Timing of peak gas demand is uncertain, but gas will be structurally more expensive in the EU going forward
LNG has allowed Europe to keep the lights on, this despite losing its main gas supplier and being simultaneously impacted by large outages in its aging nuclear fleet and drought impacting hydroelectricity production. Gas will remain a key fuel for the remainder of the decade, but forecast demand post 2030 will be heavily influenced by the transition to sustainable energy. I believe we’ve seen the end of cheap, unabated gas in Europe. LNG’s cost to destination is higher than piped gas, the forecast volatility means hedging will likely remain expensive, higher levels of storage will be required given infrastructure bottlenecks and this is before we look at carbon abatement, the EU’s carbon prices look unlikely to decline
Energy crises have historically been inflection points in markets. With the US Inflation Reduction Act, China’s multi-billion dollar decarbonisation support program and the EU’s Green Deal Industrial Plan, it is clear policy makers want to reduce their dependency on gas and LNG. For the large energy importing regions, renewables offer the promise of more sustainable, affordable and reliable energy compared to gas.

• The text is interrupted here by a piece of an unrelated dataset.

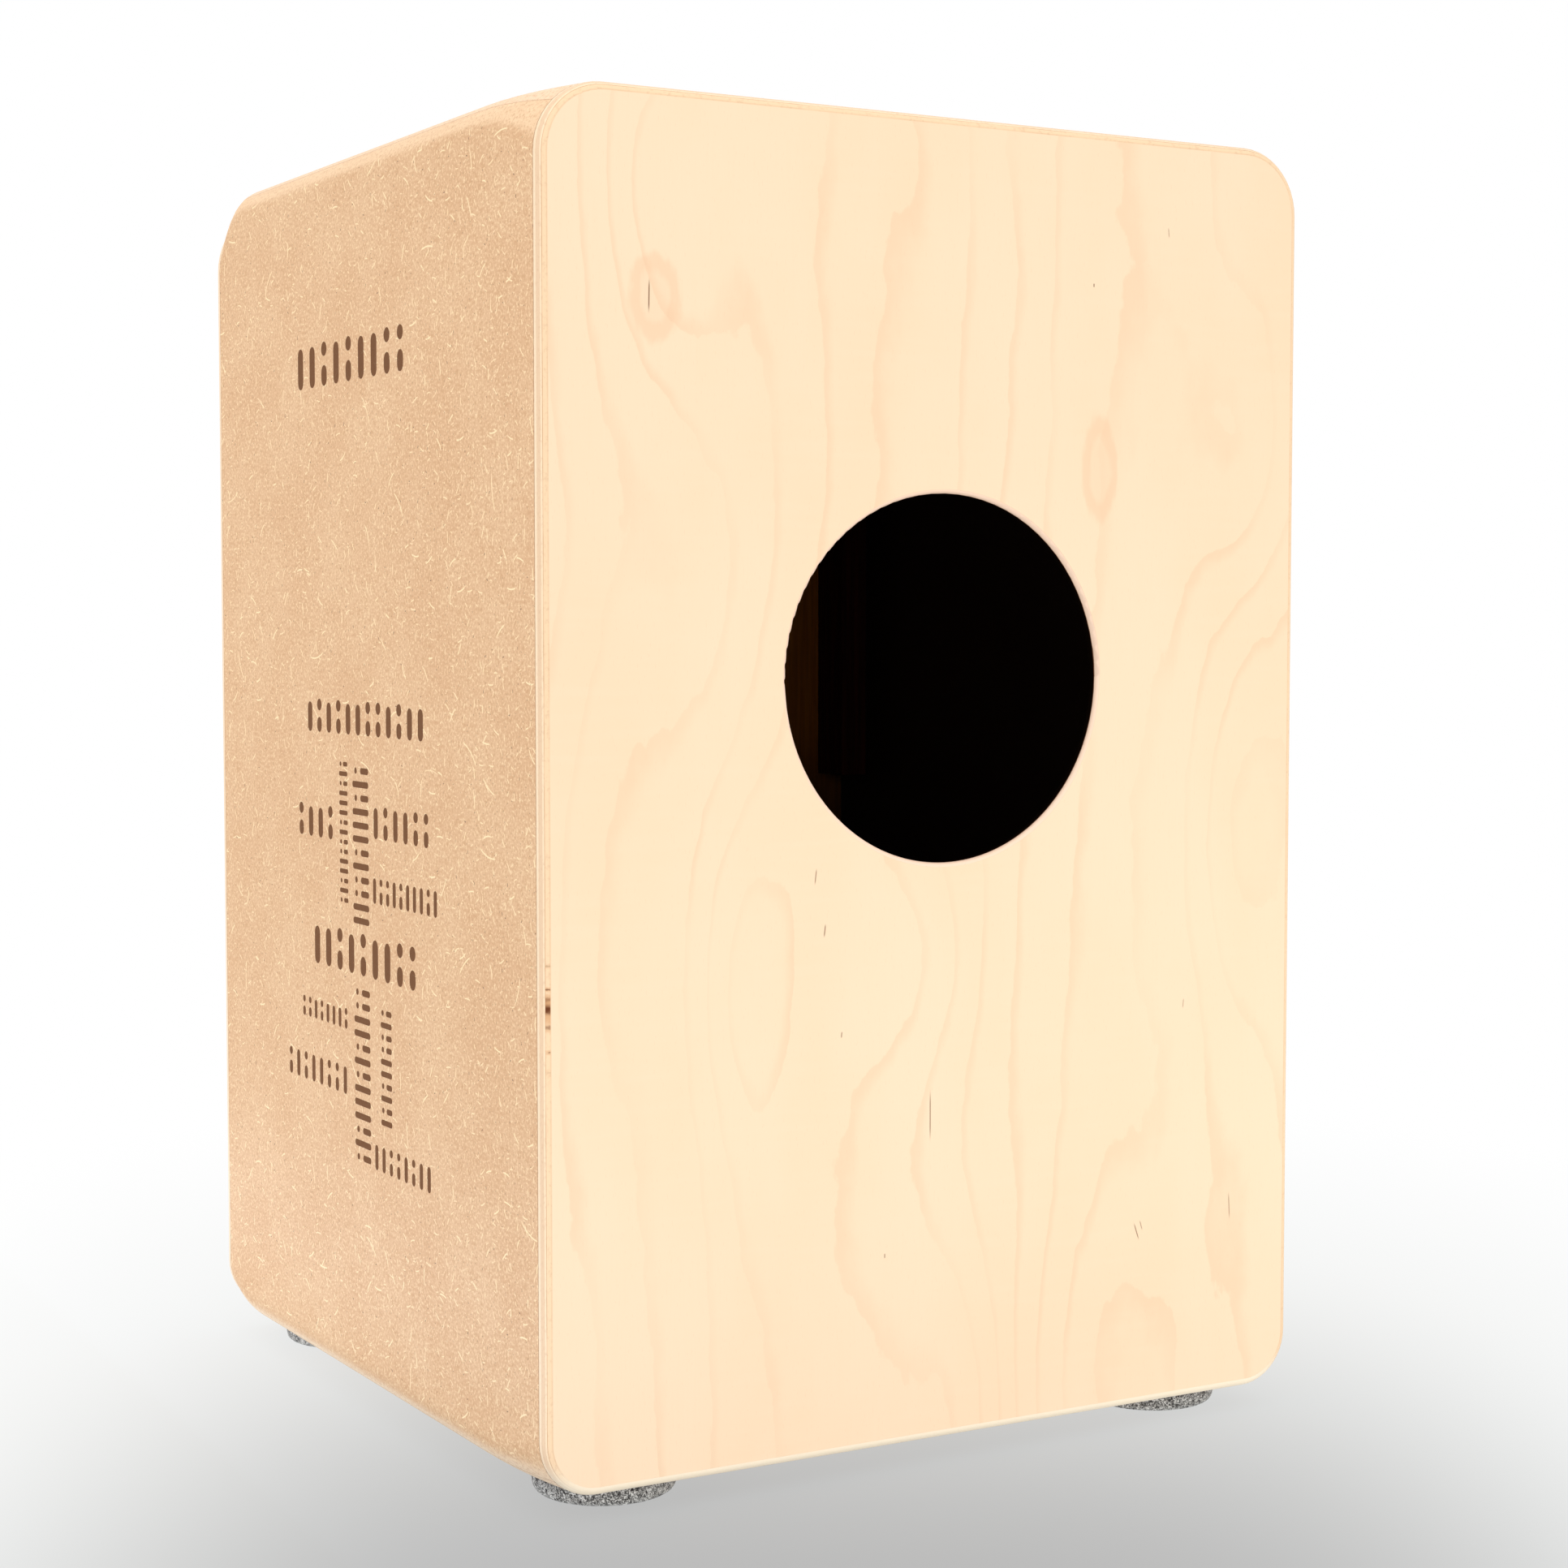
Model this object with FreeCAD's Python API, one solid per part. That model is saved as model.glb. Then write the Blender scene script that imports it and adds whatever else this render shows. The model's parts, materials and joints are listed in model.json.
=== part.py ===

Even with the strong support of policy makers, the ambitions of energy companies, plus ready availability of financing, the deployment of renewables at utility scale takes time. There is optimism that the EU will experience peak gas demand by 2030 and post that point demand will be consistently eroded by each gigawatt of renewables deployed. But for now gas remains at the core of the EU energy mix and will drive power prices and ultimately the regions competitiveness.